Liberal Zionism is in crisis because it does not stand for anything. Neo-Zionists present a coherent vision of supremacist state, while liberal are reduced to feeble complains, “insufficient care to avoid civilian casualties”, which is the fault of Hamas, of course, but nevertheless GoI could do more, and we should improve the humanitarian conditions, but in a way that could not possibly be credited to Palestinian radicals, because that would be worse than any humanitaian considerations. Basically, this is a mental condition that precludes any kind of consistency or ethics. Everything is about sounding sensitive, sounding reasonable, sounding intellectually superior to “both sides” (but we must choose the Israel’s side), everything ersatz. They are perhaps more in crisis now, not because the perspective of two-state solution is vanishing, but because this self-centered mode of thinking is less appealing when thousands are being killed and maimed.

Only two kinds of people, pro-slaughter and anti-slaughter. There’s not really any middle ground/cover anymore.

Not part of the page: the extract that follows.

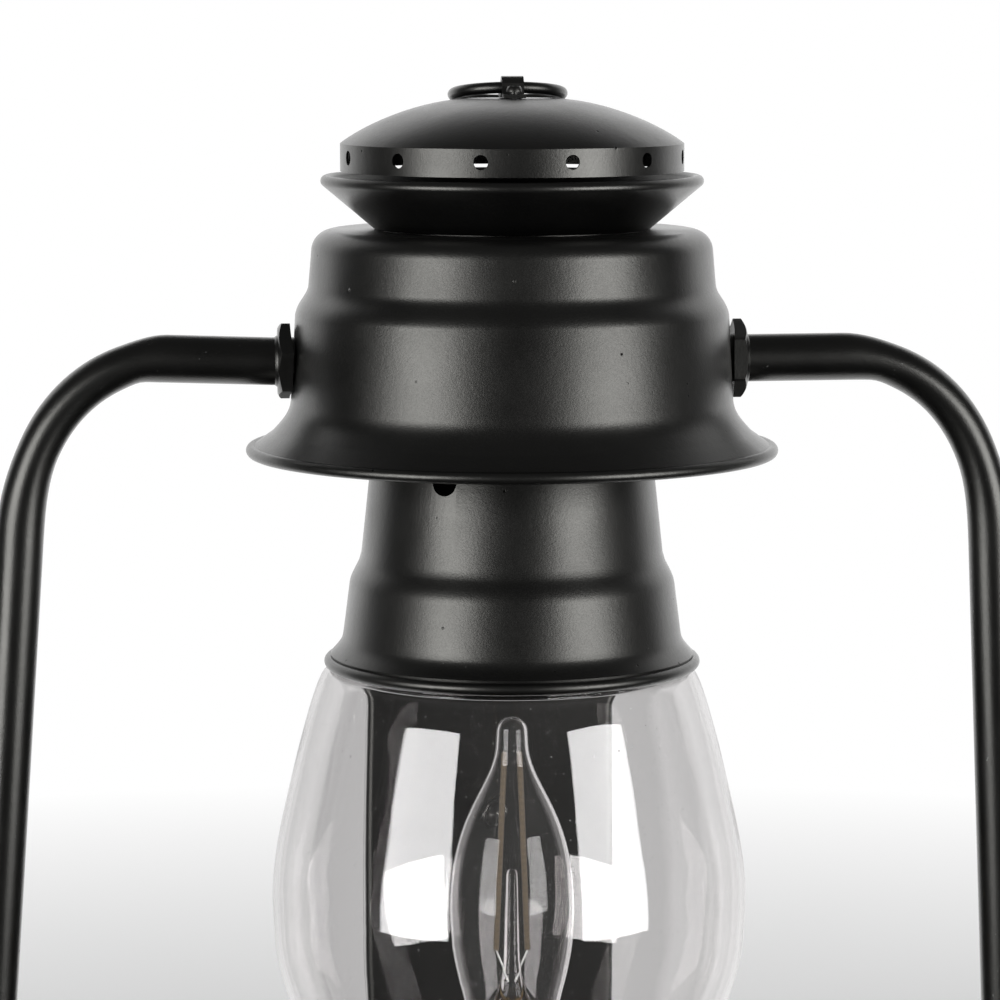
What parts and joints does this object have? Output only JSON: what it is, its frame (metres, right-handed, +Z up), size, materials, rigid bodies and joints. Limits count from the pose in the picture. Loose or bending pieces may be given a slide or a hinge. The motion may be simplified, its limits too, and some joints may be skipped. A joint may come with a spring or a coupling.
{
  "type": "barn lantern wall light",
  "caption": "Electric wall light in the shape of a barn lantern: stepped hood, bent side tubes, clear glass globe with a bulb, tank base and a rectangular wall plate.",
  "frame": {"origin": "middle of the mounting bar's back face, in the plane of the wall", "axes": "+Z up, +Y into the wall, +X to the right of somebody who faces the lantern; the lantern's axis is vertical, 100 mm in front of the wall"},
  "size_m": [0.3006, 0.1817, 0.3597],
  "materials": {
    "black_paint": "satin black enamel over pressed steel",
    "zinc": "zinc-plated steel",
    "brass": "plain brass",
    "phenolic": "moulded phenolic",
    "rubber": "black rubber",
    "spring_steel": "bright spring steel",
    "globe_glass": "clear blown glass",
    "bulb_glass": "clear thin glass",
    "phosphor": "yellow filament coating",
    "green_paint": "green screw"
  },
  "bodies": {
    "frame": {"hood": "black_paint", "side_tube_left": "black_paint", "side_tube_right": "black_paint", "hood_nut_left": "black_paint", "hood_nut_right": "black_paint", "tank_nut_left": "black_paint", "tank_nut_right": "black_paint", "globe_gallery": "black_paint", "burner_collar": "black_paint", "socket_sleeve": "black_paint", "tank": "black_paint", "tank_base": "black_paint", "base_nut": "black_paint", "filler_neck": "black_paint", "switch_nut": "black_paint", "wall_plate": "black_paint", "cap_nut_upper": "black_paint", "cap_nut_lower": "black_paint", "back_spacer": "black_paint", "hood_jam_nut_left": "zinc", "hood_jam_nut_right": "zinc", "tank_jam_nut_left": "zinc", "tank_jam_nut_right": "zinc", "holder_bridge": "zinc", "bridge_screw_left": "zinc", "bridge_screw_right": "zinc", "mounting_bar": "zinc", "plate_screw_upper": "zinc", "plate_screw_lower": "zinc", "back_nipple": "zinc", "plate_lock_nut": "zinc", "tank_lock_nut": "zinc", "holder_shell": "brass", "holder_contact": "brass", "centre_rod": "brass", "rod_nut": "brass", "lamp_holder": "phenolic", "switch_body": "phenolic", "globe_seat": "rubber", "wall_gasket": "rubber", "chimney_spring": "spring_steel", "ground_screw": "green_paint"},
    "chimney": {"neck": "black_paint", "crown_cone": "black_paint", "crown_cap": "black_paint", "ring_saddle": "black_paint", "saddle_rivet_front": "black_paint", "saddle_rivet_back": "black_paint", "spring_seat": "zinc"},
    "ring": {"lift_ring": "black_paint"},
    "globe": {"globe": "globe_glass"},
    "bulb": {"bulb_glass": "bulb_glass", "bulb_cap": "brass", "bulb_contact": "zinc", "bulb_stem": "bulb_glass", "bulb_filament_1": "phosphor", "bulb_filament_2": "phosphor"},
    "switch": {"wick_knob": "black_paint", "switch_shaft": "zinc"},
    "filler": {"filler_cap": "black_paint"}
  },
  "joints": [
    {"name": "chimney_lift", "type": "slide", "parent": "frame", "child": "chimney", "axis": [0, 0, 1], "range_m": [0, 0.028], "stiffness_N_per_m": 250, "springref_m": -0.02, "deforming": ["chimney_spring"]},
    {"name": "ring_swing", "type": "hinge", "parent": "chimney", "child": "ring", "pos_m": [0, -0.1, 0.254], "axis": [1, 0, 0], "range_deg": [0, 196]},
    {"name": "globe_lift", "type": "slide", "parent": "frame", "child": "globe", "axis": [0, 0, 1], "range_m": [0, 0.01]},
    {"name": "bulb_out", "type": "slide", "parent": "frame", "child": "bulb", "axis": [0, 0, 1], "range_m": [0, 0.026]},
    {"name": "switch_turn", "type": "hinge", "parent": "frame", "child": "switch", "pos_m": [0, -0.175, -0.077], "axis": [0, -1, 0], "continuous": true},
    {"name": "filler_turn", "type": "hinge", "parent": "frame", "child": "filler", "pos_m": [0.03448, -0.14413, -0.05407], "axis": [0.2204, -0.2821, 0.9337], "range_deg": [0, 540]}
  ],
  "couplings": [
    {"joint": "globe_lift", "follows": "chimney_lift", "ratio": 0.357}
  ]
}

Interesting to be reminded of the Ho Chi Minh Trail. When I got to the Defense Language Institute (aka Army Language School) on the hill of the Presidio in Monterey, California in March 1969, the dirt path up and down the hill that one used to go between the school up the hill and the main base down the hill was nicknamed the “Ho Chi Minh Trail” (and it was then, in March, very muddy, after the rainy season). I doubt if it’s called that now. (The complex of new dormitories at Princeton to which I was assigned in my freshman year of 1968 was aptly nicknamed “Stonehenge”. When I revisited the campus a few years later, I learned that that nickname had disappeared.)